Weder scheinen die notwendige Dichte, der sparsame Umgang mit Ressourcen noch die Verständigung auf eine ganzheitlich Stadtbaugestaltung gesellschaftlich gewollt. Tatsächlich stellt sich die Frage, ob Stadtentwicklung nicht etwas mit der Spieltheorie zu tun hat, der zufolge die Spieler sich entscheiden, ohne die einzelnen Gegebenheiten des Problems zu kennen, von denen einige bekannt sind, andere zufallsbedingt, wieder andere unbestimmbar. Zumal Urbanität, wie der renommierte Stadtsoziologe Hartmut Häußermann in einem hier postum veröffentlichten Vortrag argumentiert, "nicht das Ergebnis bewusster planerischer Entscheidung ist, sondern das Ergebnis einer Entwicklung, an der eine Vielzahl unterschiedlicher Akteure, Interessen und Initiativen usw. beteiligt sind. In diesem vielschichtigen Prozess entsteht, wenn es gutgeht, ein urbaner Ort. Planung behindert solche Prozesse eher, als dass sie diese befördert."

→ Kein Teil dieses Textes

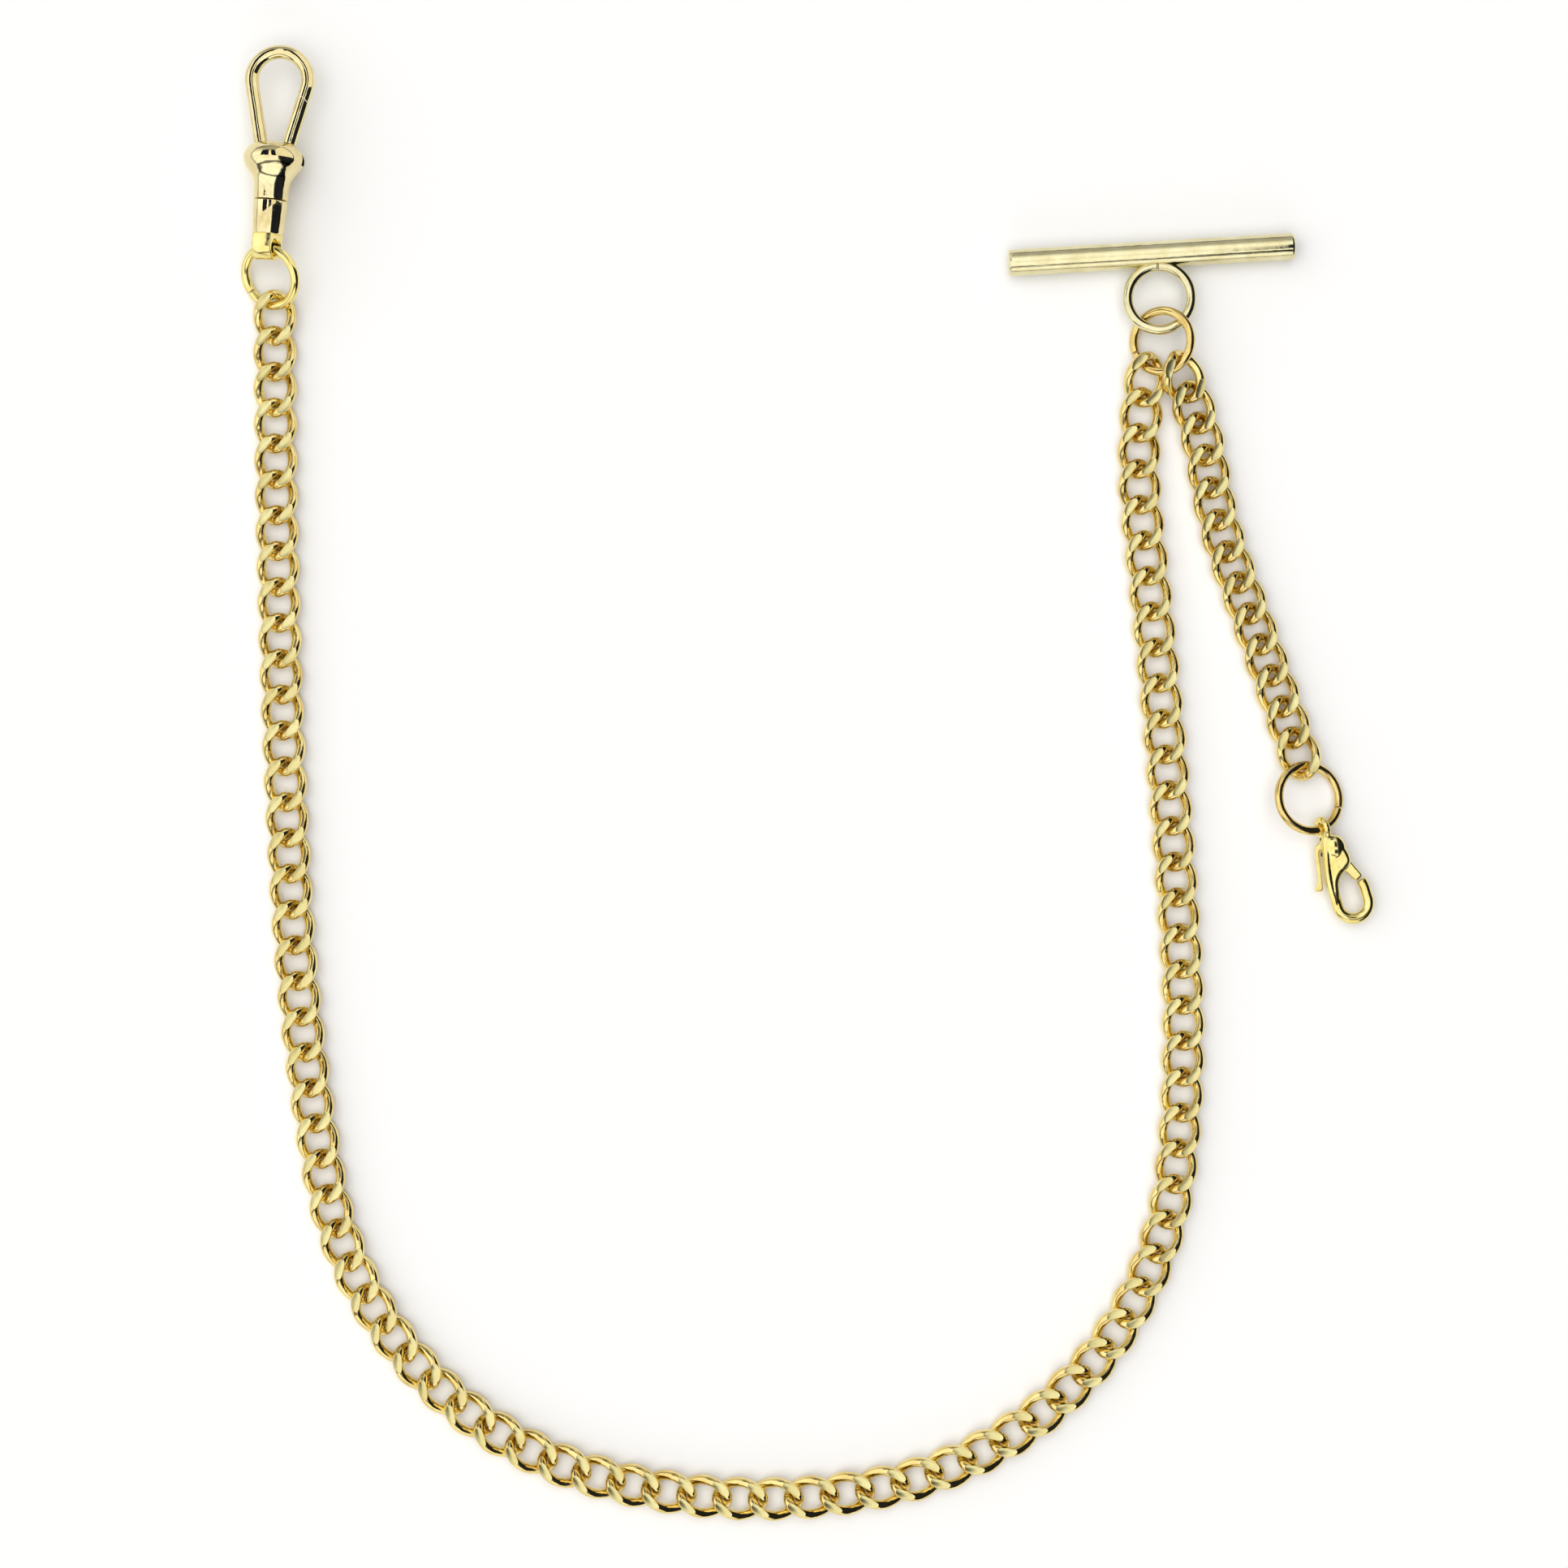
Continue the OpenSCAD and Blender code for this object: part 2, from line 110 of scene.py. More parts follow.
def place(at, angles=(0, 0, 0)):
    """A frame at a point, turned by three angles."""
    return Matrix.Translation(Vector(at)) @ turn(*angles)


def smooth_line(points, step):
    """Points about a step apart on a Catmull-Rom curve through the given ones."""
    p = np.array(points, float)
    p = np.vstack([2 * p[0] - p[1], p, 2 * p[-1] - p[-2]])
    out = []
    for a, b, c, d in zip(p, p[1:], p[2:], p[3:]):
        n = max(2, int(math.ceil(np.linalg.norm(c - b) / step)))
        for k in range(n):
            t = k / n
            second = 2 * a - 5 * b + 4 * c - d
            third = 3 * b - a - 3 * c + d
            out.append(0.5 * (2 * b + (c - a) * t + second * t**2 + third * t**3))
    out.append(p[-2])
    return np.array(out)


# ---------------------------------------------------------------- mesh makers
def shade(mesh):
    """Smooth shading, with creases where the faces meet sharply."""
    mesh.shade_smooth()
    mesh.set_sharp_from_angle(angle=CREASE)


def new_object(name, data):
    """A mesh, a lamp or a camera as an object in the scene."""
    piece = bpy.data.objects.new(name, data)
    bpy.context.scene.collection.objects.link(piece)
    return piece


def mesh_object(name, bm, materials):
    """A bmesh as a shaded object. The bmesh is used up."""
    mesh = bpy.data.meshes.new(name)
    bm.to_mesh(mesh)
    bm.free()
    for material in materials:
        mesh.materials.append(material)
    shade(mesh)
    return new_object(name, mesh)


def to_object(name, bm, where, *materials):
    """A bmesh drawn in millimetres as an object in the part's frame, in metres."""
    bmesh.ops.recalc_face_normals(bm, faces=bm.faces)
    bm.transform(Matrix.Scale(MM, 4) @ where)
    return mesh_object(name, bm, materials)


def add_grid(bm, rows, closed_rows):
    """Skins rows of equally many points, each row a loop.

    closed_rows joins the last row to the first. Otherwise the two end rows are capped.
    """
    made = [[bm.verts.new(p) for p in row] for row in rows]
    count = len(made)
    around = len(made[0])
    for i in range(count if closed_rows else count - 1):
        a, b = made[i], made[(i + 1) % count]
        for j in range(around):
            k = (j + 1) % around
            bm.faces.new((a[j], a[k], b[k], b[j]))
    if not closed_rows:
        bm.faces.new(made[0][::-1])
        bm.faces.new(made[-1])
    return made


def tube_rows(path, radii, around, closed=False):
    """Loops of points round a path. A closed path's twist is shared out along it."""
    p = np.array(path, float)
    n = len(p)
    if closed:
        tangents = np.roll(p, -1, 0) - np.roll(p, 1, 0)
    else:
        tangents = np.gradient(p, axis=0)
    tangents /= np.linalg.norm(tangents, axis=1)[:, None]
    side = np.cross(tangents[0], [0.0, 0.0, 1.0])
    if np.linalg.norm(side) < 0.1:
        side = np.cross(tangents[0], [1.0, 0.0, 0.0])
    sides = []
    for t in tangents:
        side = side - t * (side @ t)
        side /= np.linalg.norm(side)
        sides.append(side)
    twist = 0.0
    if closed:
        last = sides[-1] - tangents[0] * (sides[-1] @ tangents[0])
        last /= np.linalg.norm(last)
        twist = math.atan2(np.cross(last, sides[0]) @ tangents[0], last @ sides[0])
    rows = []
    radii = np.broadcast_to(radii, n)
    for i in range(n):
        t, s = tangents[i], sides[i]
        u = np.cross(t, s)
        a = twist * i / n
        s, u = s * math.cos(a) + u * math.sin(a), u * math.cos(a) - s * math.sin(a)
        angles = 2 * math.pi * np.arange(around) / around
        rows.append([p[i] + radii[i] * (math.cos(w) * s + math.sin(w) * u) for w in angles])
    return rows


def rounded_ends(path, radius, edge):
    """A path and its radii with a small rounded edge at each end, for a wire's cut ends."""
    p = np.array(path, float)
    first = p[1] - p[0]
    first /= np.linalg.norm(first)
    last = p[-1] - p[-2]
    last /= np.linalg.norm(last)
    steps = np.radians([22, 45, 68])
    from_start = np.linalg.norm(p - p[0], axis=1)
    from_end = np.linalg.norm(p - p[-1], axis=1)
    keep = p[(from_start > edge * 1.05) & (from_end > edge * 1.05)]
    lead = [p[0]] + [p[0] + first * edge * (1 - math.cos(a)) for a in steps] + [p[0] + first * edge]
    widths = [radius - edge] + [radius - edge + edge * math.sin(a) for a in steps] + [radius]
    tail = [p[-1] - (q - p[0]) @ first * last for q in lead][::-1]
    return np.vstack([lead, keep, tail]), np.array(widths + [radius] * len(keep) + widths[::-1])


def wire_piece(name, path, radius, where, material, around=28, edge=0.08):
    """Round wire along an open path, its two ends cut square with their edges broken."""
    bm = bmesh.new()
    points, radii = rounded_ends(path, radius, edge)
    add_grid(bm, tube_rows(points, radii, around), False)
    return to_object(name, bm, where, material)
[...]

Doch dieses Verdikt ist weniger vernichtend, als es klingt; durch den Kontext wird klar, dass keineswegs die Daseinsberechtigung von Planung in Zweifel gezogen wird. Will sie aber ihre Rolle als steuernde Instanz zurückerlangen, muss die Improvisation durch ein stabiles Konstrukt gestützt werden. Dabei kommt insbesondere der Frage, wie dabei bisher kaum beachtete soziale Qualitäten freigesetzt und für eine nachhaltige Konzeption der Stadt fruchtbar gemacht werden können, entscheidende Bedeutung zu.

Das wäre der Punkt, an der die Argumentation zweier Bücher, die ansonsten recht unterschiedlichen Denkmustern folgen, zusammenfließt. Stadt braucht eine baulich-räumliche Verständlichkeit, die korreliert mit Nutzungen und Beziehungen im täglichen Leben. Und so scheint die Autoren die Einsicht zu einen, dass Kultur vom Lateinischen "cultura" stammt - Sorge um etwas. Gestaltung ist nicht ästhetischer Selbstzweck, sondern Ausdruck des Umstandes, dass man sich kümmert.

ROBERT KALTENBRUNNER.

Francesca Ferguson, Urban Drift Projects (Hrsg.): "Make-Shift City". Jovis Verlag, Berlin 2014. 256 S., dt./engl., Abb., br., 32,- [Euro].

Jürg Sulzer (Hrsg.): "Stadtstärken". Die Robustheit des Städtischen. Jovis Verlag, Berlin 2014. 224 S., Abb., br., 29,80 [Euro].